Any idea @bizzard if it support simultaneous usage of multiple upstreams without too much complication?  Like 1 file xfer diced up across two lines and things like that - technically bonding I suppose...

What ahh sort of hardware CPU use are you running on your pfsense boxes and what sort of combined bandwidth?
 

robbyhicks

Member
Verified Provider
MX64 - would be your best bet - and you can get a free MR18 access point from them if you attend a webinar as well :)

The MX64 new will run you ~$625 with a 1yr enterprise license.
 

bizzard

Active Member
Any idea @bizzard if it support simultaneous usage of multiple upstreams without too much complication?  Like 1 file xfer diced up across two lines and things like that - technically bonding I suppose...
I haven't looked at bonding. As what I have read, if the upstreams are from same provider, it won't be much of an issue. The requirement I had was to provide a decent connectivity for around 160 systems and were 3 different upstreams.

What ahh sort of hardware CPU use are you running on your pfsense boxes and what sort of combined bandwidth?
One of the setup uses a Dell E3 Tower Server, with 2 on-board Broadcom chip based NIC's and an additional dual port Intel NIC. Not sure of the model.
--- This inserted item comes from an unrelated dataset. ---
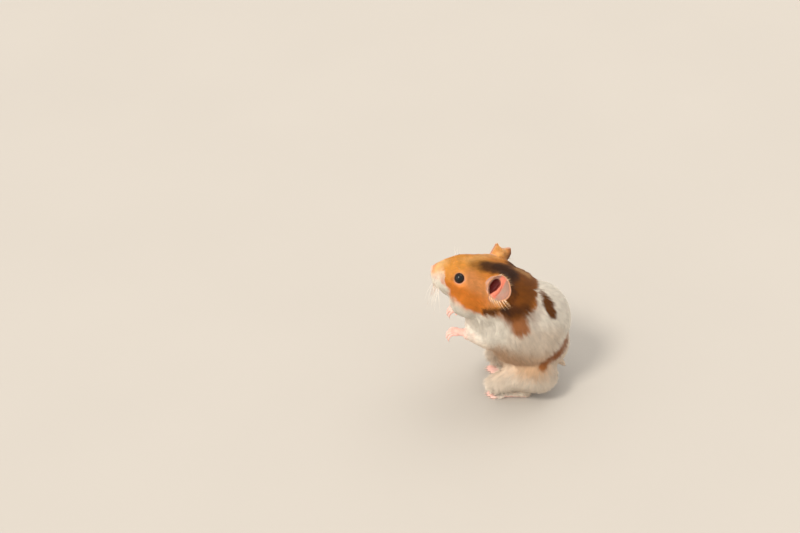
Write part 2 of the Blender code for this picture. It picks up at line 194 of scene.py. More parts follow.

The combined bandwidth is 120Mbps. One 100 and two 10Mbps connections, serving for around 160 systems, with a max speed limit of 5Mbps per system.

Another setup has around 20 systems in a media company, runs on a desktop grade Intel dual core and a quad port Intel NIC(bought from ebay, pulled from a server). The combined bandwidth is 62Mbps, again with 3 different connections.

The NIC card is of most importance in the setup as the Realtek ones caused me a headache with the system hanging every now and then. Intel seems to be recommended ones with pfsense.

Bandwidth might seem very low, when compared to US and 100Mbps connections are very rare here. My home connection is still a 512Kbps line and our office has 4Mbps and 1Mbps connections from two providers.